### Data provided ###
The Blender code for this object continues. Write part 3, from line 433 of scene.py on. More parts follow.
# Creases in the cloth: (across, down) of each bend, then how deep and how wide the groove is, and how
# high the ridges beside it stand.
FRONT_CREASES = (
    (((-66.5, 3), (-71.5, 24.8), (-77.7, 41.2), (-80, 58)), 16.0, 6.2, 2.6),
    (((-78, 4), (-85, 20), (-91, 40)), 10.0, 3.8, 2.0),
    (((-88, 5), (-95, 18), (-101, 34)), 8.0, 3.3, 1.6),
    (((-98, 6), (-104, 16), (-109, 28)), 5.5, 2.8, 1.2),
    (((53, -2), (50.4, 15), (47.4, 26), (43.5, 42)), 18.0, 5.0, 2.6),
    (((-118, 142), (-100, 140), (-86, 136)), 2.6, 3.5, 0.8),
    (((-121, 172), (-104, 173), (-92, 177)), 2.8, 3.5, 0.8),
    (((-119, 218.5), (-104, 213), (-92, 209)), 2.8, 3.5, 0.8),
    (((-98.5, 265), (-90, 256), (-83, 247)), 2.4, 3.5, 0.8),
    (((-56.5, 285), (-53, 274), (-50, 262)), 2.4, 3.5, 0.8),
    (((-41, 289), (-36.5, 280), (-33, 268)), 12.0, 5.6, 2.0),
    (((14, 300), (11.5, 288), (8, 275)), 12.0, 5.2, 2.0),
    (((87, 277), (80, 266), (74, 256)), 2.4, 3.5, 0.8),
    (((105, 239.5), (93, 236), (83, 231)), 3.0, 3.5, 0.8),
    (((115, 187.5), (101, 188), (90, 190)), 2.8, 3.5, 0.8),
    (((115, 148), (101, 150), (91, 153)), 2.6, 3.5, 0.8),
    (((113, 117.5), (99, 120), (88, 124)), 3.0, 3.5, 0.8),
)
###
### Data provided ###
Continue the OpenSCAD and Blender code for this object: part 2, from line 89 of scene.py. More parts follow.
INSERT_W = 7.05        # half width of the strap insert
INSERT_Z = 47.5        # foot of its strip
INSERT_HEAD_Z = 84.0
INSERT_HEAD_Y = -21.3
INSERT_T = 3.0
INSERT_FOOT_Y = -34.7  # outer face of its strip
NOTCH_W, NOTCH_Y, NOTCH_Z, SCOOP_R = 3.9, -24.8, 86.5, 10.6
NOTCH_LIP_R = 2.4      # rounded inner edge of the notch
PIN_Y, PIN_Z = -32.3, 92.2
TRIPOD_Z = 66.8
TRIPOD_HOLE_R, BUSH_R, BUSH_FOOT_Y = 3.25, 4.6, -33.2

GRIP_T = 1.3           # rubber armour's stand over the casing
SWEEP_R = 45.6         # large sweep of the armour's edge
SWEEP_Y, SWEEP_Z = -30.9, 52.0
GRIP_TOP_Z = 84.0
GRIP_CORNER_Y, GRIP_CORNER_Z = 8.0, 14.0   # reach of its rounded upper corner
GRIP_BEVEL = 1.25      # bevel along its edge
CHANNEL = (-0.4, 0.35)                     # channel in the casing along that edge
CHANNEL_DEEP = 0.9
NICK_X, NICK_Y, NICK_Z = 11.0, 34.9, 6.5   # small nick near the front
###
Problem to solve
Using the records above, list each line that includes "code".

Output below
The Blender code for this object continues. Write part 3, from line 433 of scene.py on. More parts follow.
Continue the OpenSCAD and Blender code for this object: part 2, from line 89 of scene.py. More parts follow.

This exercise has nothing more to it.